On behalf of the Transient and Variable Stars science collaboration, we would like to create a data challenge to develop techniques to
characterize alerts. This includes what alert data are
necessary/sufficient to characterize them as well as what ancillary
data (beyond what LSST provides) are necessary/sufficient.

We need the community to contribute data on their favorite objects
(multi-band light curves are highly desired) as well as what other
contextual information is useful for characterization. Contextual
information includes nearby objects, multi-wavelength associations,
etc.

The ultimate goal is to generate a set of features for transient and
variable objects that will enable rapid characterization for futher
follow up and, eventually, more detailed classification.

We will collect data here:

Thanks,
Tom Matheson @tmatheson
Federica Bianco @fed
Ashish Mahabal @ashish

AstroVPK · August 19, 2016, 7:06pm

Hi Dr Matheson, I’m interested in contributing on AGN variability.

MelissaGraham · August 22, 2016, 10:44pm

I notice the call says data can be in ‘any’ format, with a request for a readme file, which is cool and convenient. I was wondering do we want to perhaps also suggest a nominal or preferred format, to ease conversion problems later, and if so whether there is a standard light-curve file format that e.g., many LC-fitters use?

ashish · August 23, 2016, 1:37pm

Good point/question, @MelissaGraham.

The minimum number of fields for a light-curve would be: time, flux, flux-error, filter class?.
Suggestion for units are given below with meta-comments on which it will be good to have inputs.
What was done when light-curves were collected in the past to work with LSST Sims? @KSK may know …

time of observation (MJD with fraction to the second)
Flux (mags) [some non-optical may use numbers expressed in terms of J or eV (but not crabs)]
error (mags) [same units as for the previous one. What is to be done when this is not available, or the flux is an upper limit?]
fliter [how is the waveband to be conveyed?]
class? [to what granularity?]

Possibly optional bits are source of the light-curve (survey), its id in the survey, RA, Dec.
The survey/source of light-curves should certainly be in the readme file.

Comments? Further suggestions?

KSK · August 23, 2016, 5:02pm

I think you all probably know this already, but just so it doesn’t fall through the cracks…

The baseline for the alert data will include many pre-computed features. We currently assume they will be the features presented in Richards et al. 2011, but this will change based on new work like the work going on here.
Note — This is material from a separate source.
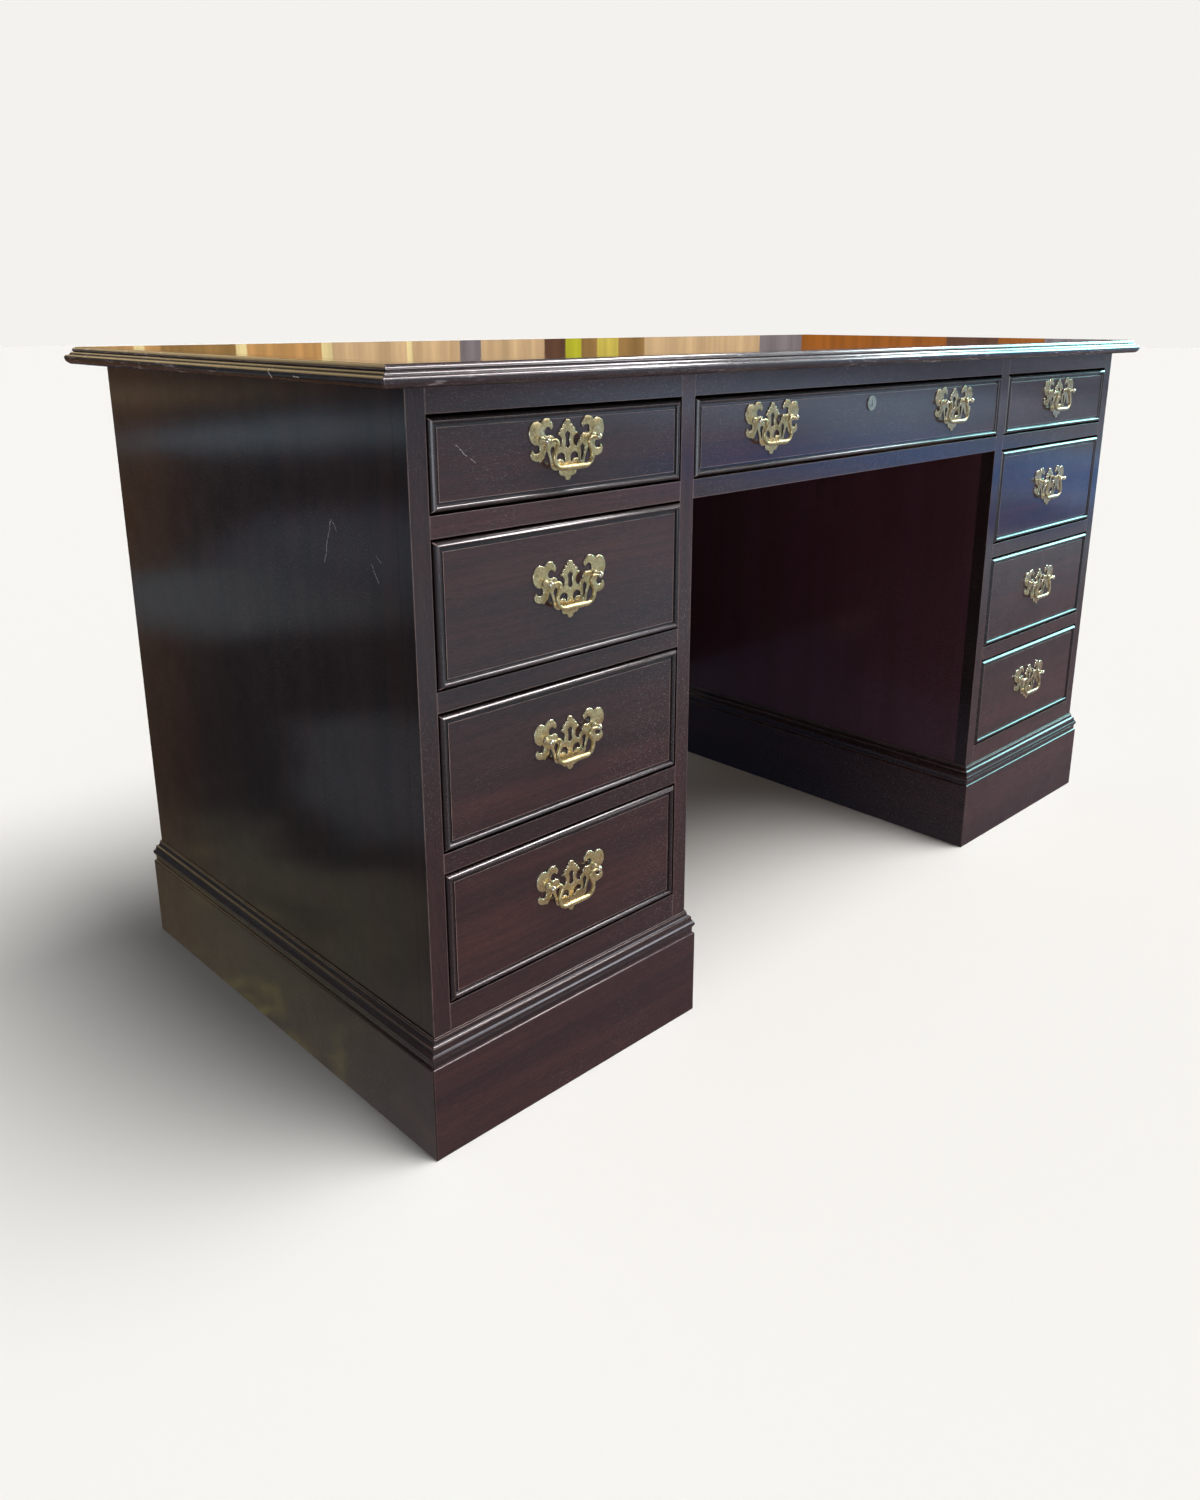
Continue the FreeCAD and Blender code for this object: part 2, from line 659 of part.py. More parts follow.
# ---------------------------------------------------------------- lock
def lock_parts(field_y, z):
    """Housing with its nut, and the plug with its cam, at the given centre."""
    back = FRONT_THICKNESS + LOCK_NUT_THICKNESS + LOCK_BODY_PAST_NUT
    bore = Part.makeCylinder(LOCK_PLUG_RADIUS + LOCK_PLUG_CLEARANCE,
                             back + LOCK_FACE_PROUD)
    face = Part.makeCylinder(LOCK_FACE_RADIUS, LOCK_FACE_PROUD)
    barrel = moved(Part.makeCylinder(LOCK_BODY_RADIUS, back), z=-back)
    housing = face.fuse(barrel).removeSplitter().cut(moved(bore, z=-back))
    nut = hexagon_nut(LOCK_NUT_ACROSS_FLATS, LOCK_NUT_THICKNESS,
                      LOCK_BODY_RADIUS + THREAD_CLEARANCE)
    nut = moved(nut, z=-FRONT_THICKNESS - LOCK_NUT_THICKNESS)
    plug_length = back + LOCK_FACE_PROUD + CAM_GAP
    plug = moved(Part.makeCylinder(LOCK_PLUG_RADIUS, plug_length), z=-back - CAM_GAP)
    slot = block((-KEY_SLOT_WIDTH / 2, KEY_SLOT_WIDTH / 2),
                 (-KEY_SLOT_LENGTH / 2, KEY_SLOT_LENGTH / 2),
                 (LOCK_FACE_PROUD - KEY_SLOT_DEPTH, LOCK_FACE_PROUD))
    cam_reach = top_opening_high + CAM_PAST_RAIL - z
    arm = block((0, cam_reach), (-CAM_WIDTH / 2, CAM_WIDTH / 2), (0, CAM_THICKNESS))
    hub = Part.makeCylinder(CAM_WIDTH / 2, CAM_THICKNESS)
    cam = moved(arm.fuse(hub), z=-back - CAM_GAP - CAM_THICKNESS)
    plug = plug.cut(slot).fuse(cam).removeSplitter()
    placed = [facing_front(shape) for shape in (housing, nut, plug)]
    return [moved(shape, y=field_y, z=z) for shape in placed]


# ---------------------------------------------------------------- drawers
def front_blank(width, height):
    """Drawer front lying flat, middle at the origin, its field at z = 0."""
    back = -FRONT_THICKNESS
    shoulder = (0, -BEAD_SHOULDER)
    crest = (-BEAD_CREST_INSET, BEAD_PROUD)
    quirk = (-BEAD_WIDTH, -QUIRK_DEPTH)
    steps = [
        ((0, back),),
        (shoulder,),
        (upright_arc(shoulder, crest), crest),
        (upright_arc(quirk, crest), quirk),
        ((QUIRK_SLOPE - field_inset, -QUIRK_DEPTH),),
        ((-field_inset, 0),),
    ]
    ring = mitred_ring((-field_inset, back), steps, width / 2, height / 2, gap=0)
    core_x = width / 2 - field_inset
    core_y = height / 2 - field_inset
    core = block((-core_x, core_x), (-core_y, core_y), (back, 0))
    return core.fuse(ring).removeSplitter()


def drawer_front(width, height, pulls, pull_rise, lock_rise):
    """Stood-up front with its holes and groove, middle of its field at the origin."""
    cutters = []
    for pull_x in pulls:
        for sign in (-1, 1):
            hole = Part.makeCylinder(SHANK_RADIUS + HOLE_CLEARANCE, FRONT_THICKNESS)
            cutters.append(moved(hole, pull_x + sign * POST_SPACING / 2, pull_rise,
                                 -FRONT_THICKNESS))
    if lock_rise is not None:
        hole = Part.makeCylinder(LOCK_BODY_RADIUS + HOLE_CLEARANCE, FRONT_THICKNESS)
        cutters.append(moved(hole, y=lock_rise, z=-FRONT_THICKNESS))
    groove_x = width / 2 - BOX_SIDE_THICKNESS + BOTTOM_GROOVE_DEPTH
    groove_low = -height / 2 - GAP_BOTTOM + RUNNING_CLEARANCE + DRAWER_BOTTOM_LIFT
    cutters.append(block(
        (-groove_x, groove_x),
        (groove_low - BOTTOM_GROOVE_PLAY,
         groove_low + DRAWER_BOTTOM_THICKNESS + BOTTOM_GROOVE_PLAY),
        (-FRONT_THICKNESS, BOTTOM_GROOVE_DEPTH - FRONT_THICKNESS)))
    return facing_front(front_blank(width, height).cut(cutters))


def drawer_box(width, low, high, forward):
    """Sides, back and bottom board of one drawer, middle at x = 0."""
    y_front = front_y + FRONT_THICKNESS - forward
    y_back = box_back_y - forward
    side_low = low + RUNNING_CLEARANCE
    side_high = high - BOX_TOP_CLEARANCE
    board_low = side_low + DRAWER_BOTTOM_LIFT
    board_high = board_low + DRAWER_BOTTOM_THICKNESS
    half = width / 2
    inner = half - BOX_SIDE_THICKNESS
    groove_x = inner + BOTTOM_GROOVE_DEPTH
    groove = block((-groove_x, groove_x), (y_front, y_back),
                   (board_low - BOTTOM_GROOVE_PLAY, board_high + BOTTOM_GROOVE_PLAY))
    solids = []
    for sign in (-1, 1):
        side = block((sign * inner, sign * half), (y_front, y_back),
                     (side_low, side_high))
        solids.append(side.cut(groove))
    solids.append(block((-inner, inner), (y_back - BOX_SIDE_THICKNESS, y_back),
                        (board_high, side_high - BOX_BACK_DROP)))
    edge = groove_x - BOTTOM_GROOVE_PLAY
    tongue = y_front - BOTTOM_GROOVE_DEPTH + BOTTOM_GROOVE_PLAY
    solids.append(block((-edge, edge), (tongue, y_back), (board_low, board_high)))
    return solids


def make_drawer(name, mid_x, bay_width, row, pulls, has_lock):
    """Write one drawer's front, box, pulls, bails and lock."""
    forward = SHORT_CLOSING.get(name, 0.0)
    field_y = front_y - forward
    low, high = levels[row]
    width = bay_width - 2 * GAP_SIDE
    front_low = low + GAP_BOTTOM
    front_high = high - GAP_TOP
    middle = (front_low + front_high) / 2
    rise = PULL_RISE if row else TOP_ROW_PULL_RISE
    front = drawer_front(width, front_high - front_low, pulls, rise,
                         LOCK_RISE if has_lock else None)
    save(name + "_front", moved(front, mid_x, field_y, middle))
    box = drawer_box(width, low, high, forward)
    save(name + "_box", [moved(solid, mid_x) for solid in box])
    fixtures = []
    for pull_x in pulls:
        for solid in fixture_solids:
            fixtures.append(moved(facing_front(solid), mid_x + pull_x, field_y,
                                  middle + rise))
    save(name + "_pull_plate", fixtures)
    labels = [""] if len(pulls) == 1 else ["_left", "_right"]
    for pull_x, label in zip(pulls, labels):
        hung = moved(facing_front(bail_solid), mid_x + pull_x,
                     field_y - BAIL_STANDOFF, middle + rise)
        save(name + "_bail" + label, hung)
    if has_lock:
        housing, nut, plug = lock_parts(field_y, middle + LOCK_RISE)
        save("lock_housing", [housing, nut])
        save("lock_plug", plug)


def stop_blocks(name, mid_x, bay_width, row):
    """Two blocks on the runners, just behind a closed drawer's sides."""
    low, _ = levels[row]
    y0 = box_back_y - SHORT_CLOSING.get(name, 0.0) + RUNNING_CLEARANCE
    blocks = []
    for sign in (-1, 1):
        outer = mid_x + sign * (bay_width / 2 - GAP_SIDE)
        blocks.append(block((outer, outer - sign * BOX_SIDE_THICKNESS),
                            (y0, y0 + STOP_LENGTH), (low, low + STOP_HEIGHT)))
    return blocks


# ---------------------------------------------------------------- build
os.makedirs("parts", exist_ok=True)

save("top_panel", top_panel())
save("top_edge_moulding", top_lipping())
save("top_screws", [moved(screw(0, 0), x, y) for x, y in screw_places()])
save("front_stiles", front_stiles())
save("centre_drawer_rails", centre_rails())
save("drawer_runners", runners() + kickers())
save("modesty_panel", back_board((-knee_half, knee_half), MODESTY_FLOOR_GAP))
save("pedestal_backs", [back_board(between_panels(s), PLINTH_HEIGHT)
                        for s in SIDES.values()])
save("pedestal_bottoms", [bottom_board(s) for s in SIDES.values()])
save("plinth_corner_blocks", corner_blocks(-1) + corner_blocks(1))

for side_name, side in SIDES.items():
    save(side_name + "_end_panel",
         side_panel(side * half_body, side * (half_body - PANEL_THICKNESS)))
    save(side_name + "_inner_side",
         side_panel(side * knee_half, side * (knee_half + PANEL_THICKNESS)))
    save(side_name + "_drawer_rails", pedestal_rails(side))
    save(side_name + "_plinth", plinth(side))
    save(side_name + "_base_moulding", base_moulding(side))

drawers = [("%s_drawer_%d" % (side_name, row + 1), side * pedestal_mid, opening_width,
            row, [0.0], False)
           for side_name, side in SIDES.items() for row in range(len(levels))]
drawers.append(("centre_drawer", 0.0, 2 * knee_half, 0,
                [-CENTRE_PULL_OFFSET, CENTRE_PULL_OFFSET], True))
stops = []
for drawer in drawers:
    make_drawer(*drawer)
    stops += stop_blocks(*drawer[:4])
save("drawer_stops", stops)
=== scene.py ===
import json
import math

import bmesh
import bpy
from mathutils import Matrix, Vector
from mathutils.geometry import delaunay_2d_cdt
from mathutils.kdtree import KDTree

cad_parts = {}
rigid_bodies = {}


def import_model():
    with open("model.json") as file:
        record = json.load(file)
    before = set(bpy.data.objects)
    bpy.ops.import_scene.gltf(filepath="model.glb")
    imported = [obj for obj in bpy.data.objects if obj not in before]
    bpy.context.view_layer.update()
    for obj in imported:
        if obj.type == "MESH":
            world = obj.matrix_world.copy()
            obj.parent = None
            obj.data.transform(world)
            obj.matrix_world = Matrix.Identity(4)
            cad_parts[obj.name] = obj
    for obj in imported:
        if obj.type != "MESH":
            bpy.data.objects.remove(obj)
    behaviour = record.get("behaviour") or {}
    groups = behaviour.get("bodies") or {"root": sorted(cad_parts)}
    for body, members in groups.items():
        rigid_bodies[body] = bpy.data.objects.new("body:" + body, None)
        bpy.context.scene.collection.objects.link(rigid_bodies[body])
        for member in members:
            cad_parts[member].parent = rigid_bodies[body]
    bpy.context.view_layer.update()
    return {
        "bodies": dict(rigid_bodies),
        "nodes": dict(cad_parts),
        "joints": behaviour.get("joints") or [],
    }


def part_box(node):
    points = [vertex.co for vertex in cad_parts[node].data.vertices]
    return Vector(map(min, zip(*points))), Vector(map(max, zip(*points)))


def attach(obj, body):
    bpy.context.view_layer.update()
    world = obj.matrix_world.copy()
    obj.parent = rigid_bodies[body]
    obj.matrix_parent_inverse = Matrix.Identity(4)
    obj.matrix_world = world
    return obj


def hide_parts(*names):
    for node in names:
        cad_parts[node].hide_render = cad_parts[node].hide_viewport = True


# Looks of the pedestal desk: dark lacquered mahogany, antique brass pulls, nickel lock.
# Everything is in metres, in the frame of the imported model, and MM is one millimetre.
MM = 0.001

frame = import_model()

# ---------------------------------------- sizes and places
# Camera: where it stands, how it looks (angles in radians) and its lens
CAMERA_PLACE = Vector((-1.2219, -1.1024, 0.7939))
CAMERA_YAW = 0.7742
CAMERA_PITCH = 0.2815
CAMERA_ROLL = -0.0024
CAMERA_LENS = 27.755
SENSOR_WIDTH = 36.0
NEAR_CLIP = 0.02
CAMERA_SHIFT_X = -0.00786
CAMERA_SHIFT_Y = -0.06775

# Light: shares of full light that fall on the floor
SUN_SHARE = 0.90
FILL_SHARE = 0.14
SUN_ELEVATION = math.radians(65)
SUN_AZIMUTH = math.radians(43)
SUN_SIZE = math.radians(38)
PAPER = (0.905, 0.888, 0.855)

# What gloss sees: a dim room over a floor painted with pools of light and shade
ROOM_LOW = (0.085, 0.095, 0.115)
ROOM_HIGH = (0.15, 0.165, 0.19)
# The floor in front of the desk, from its plinths outwards
FLOOR_NEAR = (0.29, 0.24, 0.27)
FLOOR_MIDDLE = (0.42, 0.56, 0.66)
FLOOR_FAR = (0.36, 0.42, 0.52)
# At its left: beside the plinth, where the light ripples, then further out
FLOOR_SKIRT = (0.21, 0.185, 0.135)
FLOOR_OLIVE = (0.46, 0.40, 0.17)
FLOOR_SIDE = (0.022, 0.026, 0.034)
# Behind it, in the kneehole, where it is painted in shade, and at its right
FLOOR_BACK = (0.16, 0.085, 0.045)
FLOOR_KNEE = (0.038, 0.041, 0.072)
FLOOR_RIGHT = (0.075, 0.055, 0.048)
# Where along x or y, in metres, each of these tones comes in
NEAR_TO_MIDDLE = (-0.7, -1.6)
MIDDLE_TO_FAR = (-2.0, -3.6)
SIDE_TO_FRONT = (0.1, -0.5)
SKIRT_TO_SIDE = (-0.72, -0.90)
KNEE_TO_LEFT = (-0.60, -0.66)
KNEE_TO_RIGHT = (0.55, 0.75)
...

We did a round of collecting light curves a while back. The vast majority of them came in as text files: either one file per band or all bands stacked in a single file. Most did not come with errors as these were to be taken as truth lightcurves. Most periodic lightcurves were normalized to the period. The aperiodic ones were typically in units of days.

The notable exception is that the AGN were specified in terms of a structure function, so the lightcurve is realized at runtime (with a fixed seed to make them deterministic).

I don’t think that probably helps much, but that’s what we did in the past.

fed · August 23, 2016, 5:19pm

– time of observation (MJD with fraction to the second)
OR time to beginning of transient, since we do accept theoretical models
– Upper limits should be clearly tagged as such but I think we won’t use them. Still people can include them. May be useful in the future.
– fliter [how is the waveband to be conveyed?]
Tricky. Cause accurate conversions always require detail info, but again: for our purpose we can be more relaxed, we are not doing precision Cosmo. Filter band and photo metric system are necessary

Can you clarify what you mean by class?

fed · August 23, 2016, 5:19pm

Hi Simon,

can you share the data you have collected?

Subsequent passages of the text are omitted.